The number of sustainable fish and seafood products on Australian supermarket shelves has more than doubled in the past year, as consumers increasingly demand to know where and how their seafood has been caught.

The Marine Stewardship Council, the international non-profit organization that manages the distinctive blue labeling system that identifies sustainable fish, says there are now more than 120 sustainable seafood products in Australia.

Last year there were fewer than 60 products available in Australia.

Patrick Caleo, the council’s Australian manager, said retailers were increasingly keen to sell sustainable seafood products.

He said Coles and Woolworths last year committed to a sustainable seafood sourcing policy to increase the number of council products on their shelves, while Aldi already sells 30 council-certified products.

Mr. Caleo said interest in sustainable products had grown rapidly in the past 18 months in Australia, Europe and the US.

There are now about 13,000 products that use the council’s blue eco-label being sold in 80 countries, Mr. Caleo said.

“There has definitely been a lot of interest in the [council] program, especially large corporate interest,” Mr. Caleo said.

Council-labeled products include canned and frozen hake, hoki, red and pink salmon, albacore tuna, herring and sardines, and are sold by leading brands including John West, Birds Eye, Pacific West, Talley’s and supermarkets’ private labels.

There are also almost 40 council-labeled sustainable products that are sold in commercial cartons to restaurants and cafes and four Australian fisheries have been certified by the council, with another three undergoing full assessment.

The director of the Australian Marine Conservation Society, Darren Kindleysides, said there was no doubt that consumers were very concerned about where and how their seafood was caught and wanted to buy sustainable products.

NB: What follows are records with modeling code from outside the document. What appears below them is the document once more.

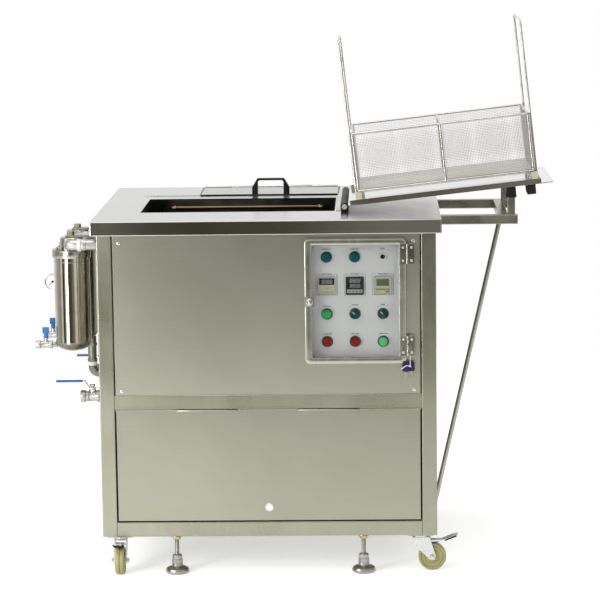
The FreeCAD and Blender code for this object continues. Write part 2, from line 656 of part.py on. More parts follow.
def window_leaves(moving):
    """Hinge leaves: the door's carry the middle knuckle, the panel's carry the outer knuckles and the pin."""
    leaves = []
    third = HINGE_HEIGHT / 3.0
    reach = HINGE_PIN_DIA / 2.0
    for middle in HINGE_PLACES:
        pin_at = V(WINDOW_PIN.x, WINDOW_PIN.y, middle)
        if moving:
            leaf = block(pin_at.x - reach - HINGE_LEAF, pin_at.x, WINDOW_FRONT - 1.5, WINDOW_FRONT,
                         middle - third / 2.0 + FIT, middle + third / 2.0 - FIT)
            knuckle = rod(HINGE_PIN_DIA, pin_at - UP * (third / 2.0 - FIT), pin_at + UP * (third / 2.0 - FIT))
            knuckle = fused([knuckle, leaf])
            leaves.append(knuckle.cut(rod(3 + 2 * RUN, pin_at - UP * third, pin_at + UP * third)))
            continue
        pieces = [rod(3, pin_at - UP * third, pin_at + UP * third)]
        for z0 in (middle - 1.5 * third, middle + third / 2.0):
            pieces.append(rod(HINGE_PIN_DIA, V(pin_at.x, pin_at.y, z0), V(pin_at.x, pin_at.y, z0 + third)))
            pieces.append(block(pin_at.x, pin_at.x + reach + HINGE_LEAF, WINDOW_FRONT - 1.5, WINDOW_FRONT,
                                z0, z0 + third))
        pieces.append(block(pin_at.x + reach + 1, pin_at.x + reach + HINGE_LEAF, WINDOW_FRONT - 1.5,
                            PANEL_SETBACK, middle - 1.5 * third, middle + 1.5 * third))
        leaves.append(fused(pieces))
    return leaves


def window_hinges():
    """The panel's hinge leaves with pins, and the two keys on their tie, hanging from the lower hinge."""
    low = V(WINDOW_PIN.x, WINDOW_PIN.y, HINGE_PLACES[1] - HINGE_HEIGHT / 2.0)
    pieces = window_leaves(False)
    ring_at = V(low.x + KEY_RING_ASIDE, low.y - KEY_RING_WIRE, low.z - KEY_RING_DIA / 2.0)
    ring = Part.makeTorus(KEY_RING_DIA / 2.0, KEY_RING_WIRE / 2.0, ring_at, ACROSS)
    keys = []
    for side, lean in ((-1, -6), (1, 10)):
        face = low.y - 1.2 + 2.6 * side
        middle = V(low.x + 1 + 5 * side, face, low.z - KEY_DROP)
        head = Part.makeCylinder(KEY_HEAD_DIA / 2.0, 2.4, middle, BACKWARD)
        blade = block(middle.x - 3.5, middle.x + 3.5, face + 0.3, face + 2.1, middle.z - KEY_LENGTH, middle.z - 5)
        key = fused([head, blade])
        key.rotate(low, BACKWARD, lean)
        keys.append(key)
    return Part.makeCompound(pieces + keys + [ring.cut(keys[0]).cut(keys[1]).cut(pieces[1])])


def window_latch():
    """Turn knob of the window door with its spindle through the stile."""
    front = V(LATCH.x, WINDOW_FRONT - 3 - FIT, LATCH.z)
    knob = turned([(0, 0), (9, 0), (9, -2), (6, -3.5), (6, -11), (4.5, -12.5), (0, -12.5)], front, V(0, 1, 0))
    spindle = rod(8, V(LATCH.x, WINDOW_FRONT - 4, LATCH.z), V(LATCH.x, PANE_FRONT - FIT, LATCH.z))
    return fused([knob, spindle])


def service_door():
    """Folded sheet door of the lower compartment, with its hinge knuckles and the lock's ring."""
    edge = INNER - DOOR_GAP
    pan = block(-edge, edge, 0, DOOR_FOLD, DOOR_BOTTOM, DOOR_TOP)
    pan = pan.cut(block(-edge + SHEET, edge - SHEET, SHEET, DOOR_FOLD + 1, DOOR_BOTTOM + SHEET, DOOR_TOP - SHEET))
    bore = rod(CAM_LOCK_DIA + 2 * RUN, V(0, -5, CAM_LOCK.z), V(0, 5, CAM_LOCK.z))
    ring = turned([(CAM_LOCK_DIA / 2.0 + RUN, 0), (12, 0), (12, -2), (CAM_LOCK_DIA / 2.0 + RUN, -2.5)],
                  V(0, 0, CAM_LOCK.z), V(0, 1, 0))
    return Part.makeCompound([fused([pan.cut(bore), ring])] + door_hinge_pieces(1))


def cam_lock():
    """Lock plug with its key slot and the cam arm behind the door."""
    plug = rod(CAM_LOCK_DIA, V(0, -2.5, CAM_LOCK.z), V(0, 24, CAM_LOCK.z))
    plug = plug.cut(block(-1, 1, -3, -1, CAM_LOCK.z - 5, CAM_LOCK.z + 5))
    arm = block(-7, 7, 18, 21, CAM_LOCK.z - 30, CAM_LOCK.z + 7)
    return fused([plug, arm])


def deck_top():
    """Deck sheet with folded skirt and return lip, tank mouth, well mouth and the cover's hinge leaf."""
    x, y0, y1 = HALF + DECK_OVERHANG, -DECK_OVERHANG, CABINET_DEPTH + DECK_OVERHANG
    bottom = DECK_HEIGHT - SKIRT_HEIGHT
    body = block(-x, x, y0, y1, bottom, DECK_HEIGHT)
    body = body.makeFillet(3, edges_along(body, UP))
    hollow = block(-x + SHEET, x - SHEET, y0 + SHEET, y1 - SHEET, bottom + SHEET, DECK_UNDER)
    mouth = block(-x + SKIRT_LIP, x - SKIRT_LIP, y0 + SKIRT_LIP, y1 - SKIRT_LIP, bottom - 1, bottom + SHEET)
    deck = body.cut(hollow).cut(mouth)
    deck = deck.cut(block(TANK_LEFT, TANK_RIGHT, TANK_FRONT, TANK_BACK, DECK_UNDER - 1, DECK_HEIGHT + 1))
    deck = deck.cut(block(COVER_LEFT - COVER_GAP, COVER_RIGHT + COVER_GAP, COVER_FRONT - COVER_GAP,
                          COVER_BACK + 1, DECK_UNDER - 1, DECK_HEIGHT + 1))
    return Part.makeCompound([deck] + cover_hinge_pieces(0))


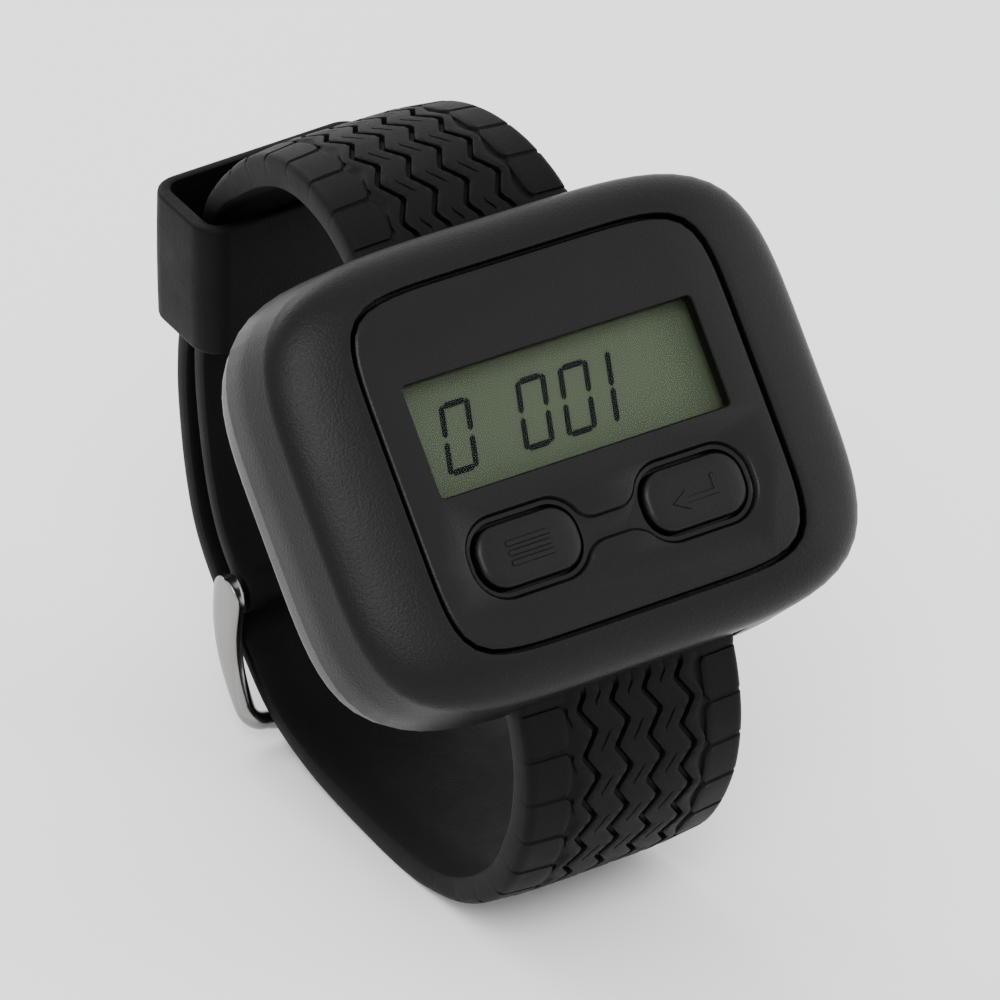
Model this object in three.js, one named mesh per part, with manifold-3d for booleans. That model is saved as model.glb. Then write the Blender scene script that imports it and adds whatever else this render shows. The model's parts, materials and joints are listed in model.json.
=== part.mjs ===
// A wrist pager buckled into a closed loop and standing on its strap, with its face leaning back.
// Millimetres. +X is to the wearer's right, +Y is back, +Z is up; the origin is under the middle, on the table.
import * as THREE from "three";
import { mergeVertices } from "three/addons/utils/BufferGeometryUtils.js";
import Module from "manifold-3d";

const wasm = await Module();
wasm.setup();

// ---- Driving dimensions -------------------------------------------------------------------------

const GAP = 0.3; // between neighbours that would touch
const HALF_TURN = Math.PI;
const QUARTER_TURN = Math.PI / 2;
const DEGREE = Math.PI / 180;

// The loop: a side view is drawn in (y, z) from the middle of the display, then moved to the origin.
const LOOP_BACK = 19.3;
const LOOP_DROP = 49.9; // height of the middle of the display over the table

// Case, in face coordinates: x right, y up the face, z out of it, from the middle of the panel.
const FACE_TILT = 51 * DEGREE; // turned up from lying flat
const FACE = { y: -1.98, z: -2.44 };
const RIM = { x: 26.3, y: 20.3, z: -9.3 };
const SHOULDER = { x: 25.5, y: 20.0, z: -3.2 };
const BROW = { x: 18.3, y: 16.1, z: 0.15 };
const CASE_POWER = 4.5; // exponent of the superellipse that the case's outline follows
const PANEL_POWER = 7;
const CROWN = [[0, 0], [0, 0.38], [0.42, 0.86], [1, 1]]; // Bezier from shoulder to brow, as [inset, rise]
const WALL = 1.9;
const LEDGE = { x: 15.8, y: 13.6, top: -1.6, bottom: -2.9 };
const HOLLOW = { x: 20.6, y: 15.6, bend: -4.8 }; // inside of the front shell, under the ledge
const BACK = { top: -9.6, floor: -12.2, bottom: -13.5, inset: 4.0 };
const BACK_EDGE = [[3.0, 0], [1.5, 0.6], [0.6, 2.1], [0.3, 3.9]]; // [inset from the rim, rise from the bottom]
const SEAM_LIP = { x: 23.8, y: 17.9, thick: 1.0, low: -10.9, top: -8.7 }; // stands up inside the front shell

// Panel, display and buttons.
const PANEL = { x: 17.8, y: 15.6, thick: 1.3 };
const DISPLAY = { y: 3.14, width: 29.1, height: 9.9, radius: 0.5 };
const BUTTON = { x: 8.4, y: -7.9, width: 10.0, height: 5.55, radius: 2.4 };
const BUTTON_GAP = 0.32;
const BUTTON_CAP = { round: 0.35, low: -2.2, depth: 1.95 };
const BUTTON_FLANGE = { margin: 0.6, low: -2.45, high: -1.85 };
const BUTTON_STEM = { radius: 1.0, low: -4.2, high: -2.0 };
const GOGGLE = { margin: 0.75, depth: 0.6, waist: 1.95, waistY: -8.15 };
const LENS = { width: 31.1, height: 11.9, thick: 0.7, radius: 0.6 };
const GLASS = { width: 30.6, height: 12.0, thick: 1.7, top: -2.6, radius: 0.3 };
const GLASS_FRAME = { wall: 1.1, below: 1.1, above: 0.2, radius: 0.8 };
const ZEBRA = { half: 13, halfWidth: 0.8, inset: 1.1 };
const BOARD = { x: 22, y: 13.9, top: -6.5, thick: 0.8, radius: 4 };
const ON_BOARD = 0.1; // clearance under a part that sits on the board
const SWITCH = { side: 4.6, thick: 1.3, plunger: 0.9, well: 0.75, plungerTop: -4.3 };
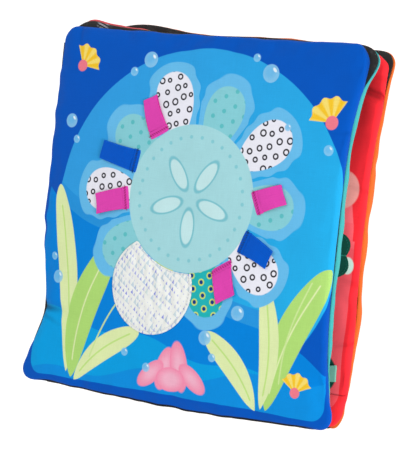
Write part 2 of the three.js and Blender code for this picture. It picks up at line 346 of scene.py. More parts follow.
# The sea scene on the blue square
KELP = [
    (-126, -168, 99, 190, 27, -7, "#DFEDAF", "#BFE382"), (-120, -172, 76, 146, 38, 9, "#B0DC76", "#DFEDAF"),
    (-116, -174, 40, 96, 27, 6, "#DFEDAF", "#BFE382"), (112, -172, 70, 150, 36, 8, "#B0DC76", "#DFEDAF"),
    (106, -172, 92, 118, 24, -6, "#DFEDAF", "#BFE382"), (100, -174, 131, 92, 27, -5, "#DFEDAF", "#BFE382"),
]
STEMS = [(-104, -166, 60, 150, 9), (124, -160, 78, 132, 8)]
CORAL = [
    (-6, -148, 22, 10, 76), (11, -144, 25, 10, 102), (-22, -155, 19, 9, 42), (27, -154, 19, 9, 142),
    (2, -158, 17, 12, 0),
]
SHELLS = [(-146, 140, 21, 52), (150, 104, 24, 118), (142, -150, 18, 84)]
BUBBLES = [
    (-62, 151, 8), (-80, 138, 4.5), (78, 146, 9), (60, 160, 4), (150, 78, 5), (-152, 84, 7),
    (-143, 66, 4), (-148, -74, 6.5), (-56, -138, 4), (38, -112, 7), (48, -130, 4), (72, -84, 7),
    (-156, -54, 4), (104, 96, 3.5), (-28, -150, 4.5),
]
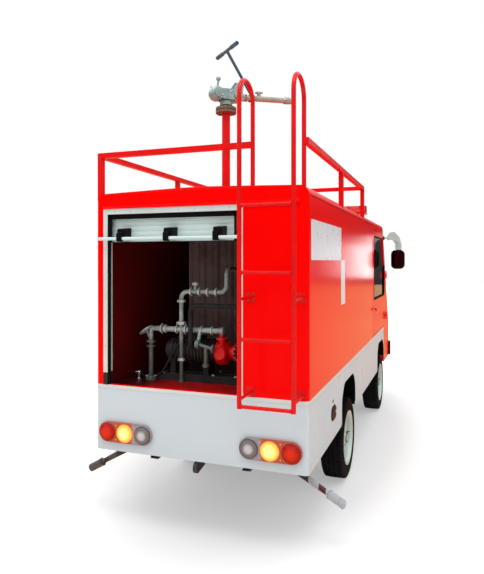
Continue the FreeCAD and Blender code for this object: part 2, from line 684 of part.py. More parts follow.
# ------------------------------------------------------------------- wheels
def make_wheels():
    half = TYRE_WIDTH / 2
    shoulder = 34.0
    bulge = (RIM_R + WHEEL_R) / 2 - 8
    tyre = [(-half + 12, RIM_R), (-half, bulge - 24), (-half, bulge + 16), (-half + 12, WHEEL_R - 14),
            (-half + shoulder, WHEEL_R), (half - shoulder, WHEEL_R), (half - 12, WHEEL_R - 14),
            (half, bulge + 16), (half, bulge - 24), (half - 12, RIM_R)]
    flange = half - 4
    barrel = [(-half + 12, RIM_R), (-flange, RIM_R + 4), (-flange, RIM_R - 14), (-half + 30, RIM_R - 24),
              (half - 30, RIM_R - 24), (flange, RIM_R - 14), (flange, RIM_R + 4), (half - 12, RIM_R)]
    dish = [(8, HUB_R - 5), (8, 105), (34, 150), (26, RIM_R - 24), (40, RIM_R - 22), (48, 152), (22, 100), (22, HUB_R - 5)]
    hub = [(-HUB_R, SPINDLE_R + SPINDLE_FIT), (-HUB_R, DRUM_R), (-8, DRUM_R), (-2, HUB_R), (30, HUB_R), (52, 48),
           (70, 44), (76, 30), (76, 0), (58, 0), (58, SPINDLE_R + SPINDLE_FIT)]
    for tag, x, side in (("fl", FRONT_X, 1), ("fr", FRONT_X, -1), ("rl", REAR_X, 1), ("rr", REAR_X, -1)):
        centre = (x, side * WHEEL_Y, WHEEL_R)
        save("tyre_" + tag, flat_sided(tyre, centre, TYRE_SIDES))
        rim = [turned(p, centre, (0, side, 0)) for p in (barrel, dish, hub)]
        rim = fuse(rim)
        for k in range(8):
            a = 2 * math.pi * k / 8
            hole = (x + 148 * math.cos(a), centre[1], WHEEL_R + 148 * math.sin(a))
            rim = rim.cut(rod((hole[0], centre[1], hole[2]), (hole[0], centre[1] + side * half, hole[2]), 17))
        save("rim_" + tag, rim)


# ---------------------------------------------------------------- roof gear
LADDER_RIGHT = -HALF + LADDER_SIDE
LADDER_LEFT = LADDER_RIGHT + LADDER_WIDTH
HOOP_X = REAR_FACE - LADDER_OUT + HOOP_DEPTH
HOOP_Z = EAVE_Z + HOOP_RISE
FOOT_Z = BELT_Z - 14


def make_ladder():
    x = REAR_FACE - LADDER_OUT
    parts = []
    for y in (LADDER_LEFT, LADDER_RIGHT):
        stile = bent([(x, y, FOOT_Z), (x, y, HOOP_Z), (HOOP_X, y, HOOP_Z), (HOOP_X, y, EAVE_Z - WALL)],
                     LADDER_R, HOOP_BEND)
        parts.append(stile.cut(OUTER))
        plate_y = max(y, -HALF + 50)
        for z in (FOOT_Z + RUNG_FOOT + 40, FOOT_Z + RUNG_FOOT + 1.6 * RUNG_STEP):
            parts.append(rod((x, y, z), (REAR_FACE, y, z), 10))
            parts.append(plate_yz(slab(plate_y - 30, plate_y + 30, z - 30, z + 30), REAR_FACE - 6, REAR_FACE, 8))
    for k in range(RUNGS):
        z = FOOT_Z + RUNG_FOOT + k * RUNG_STEP
        parts.append(rod((x, LADDER_RIGHT, z), (x, LADDER_LEFT, z), RUNG_R))
    ladder = fuse(parts)
    save("ladder", ladder)
    return ladder


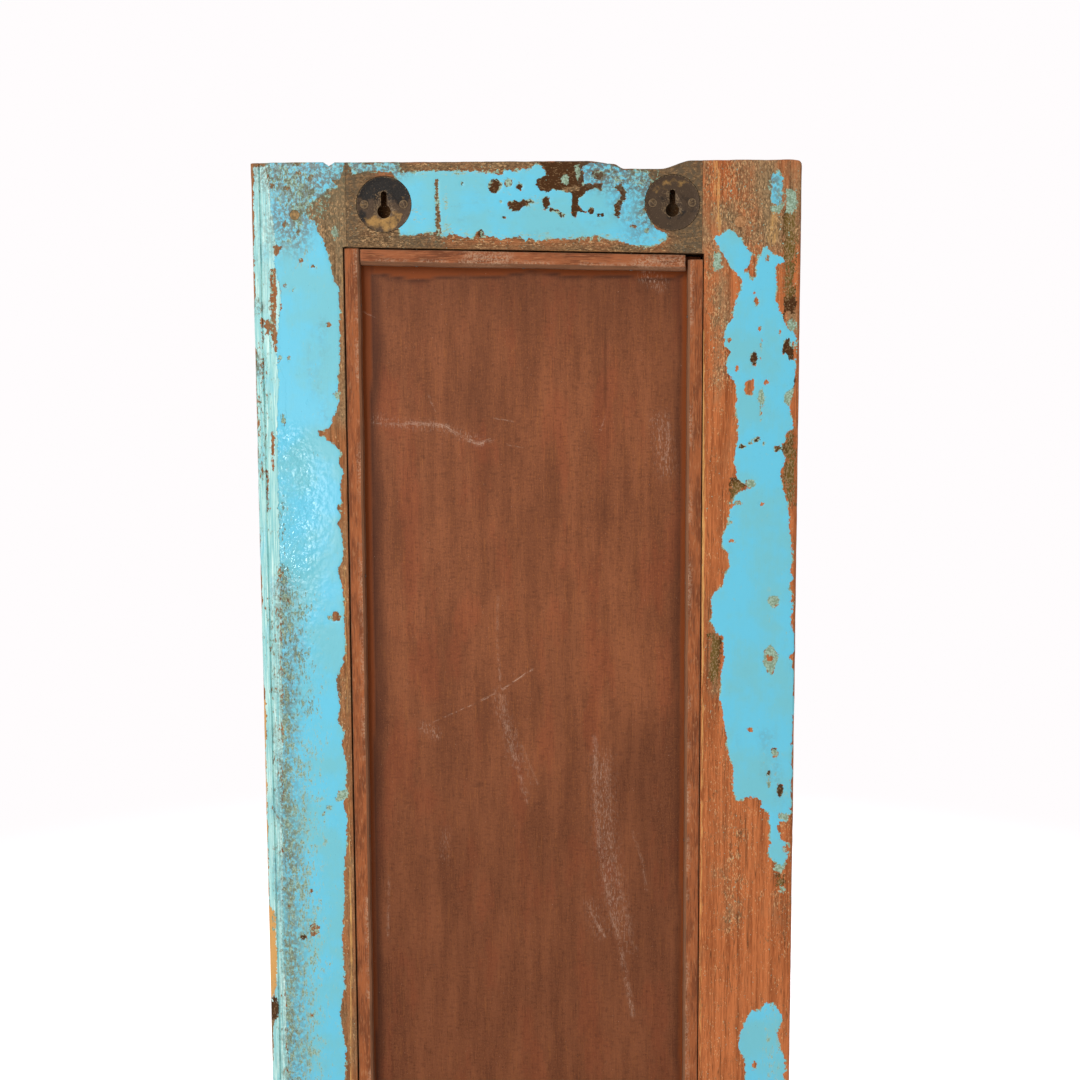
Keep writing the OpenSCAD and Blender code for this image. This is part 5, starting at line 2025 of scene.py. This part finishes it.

“The sustainable seafood movement has been the fastest moving food movement,” Mr. Kindleysides said.

“People are much more conscious of the impact they are having on the ocean so chefs and restaurants are wanting to use sustainable seafood and the supermarkets are getting more and more questions about the products they stock.”

The largest branded supplier of seafood in Australia, John West, has committed to ensuring all its products are sustainable by 2015. John West has a new sustainable seafood partnership with the world’s largest conservation organization, the WWF.

Stuart Stirling, the marketing manager for John West, said the company wanted to ensure consumers could make informed decisions about what they bought.

“There has been an increase in the level of awareness from consumers but to be honest that is not the motivation behind why we have taken this step with WWF,” Mr. Stirling said.

“Really as the largest branded seafood supplier in Australia and New Zealand we really feel it is our responsibility to do the right thing by the oceans and of course we do want to make sure we have a sustainable business into the future.”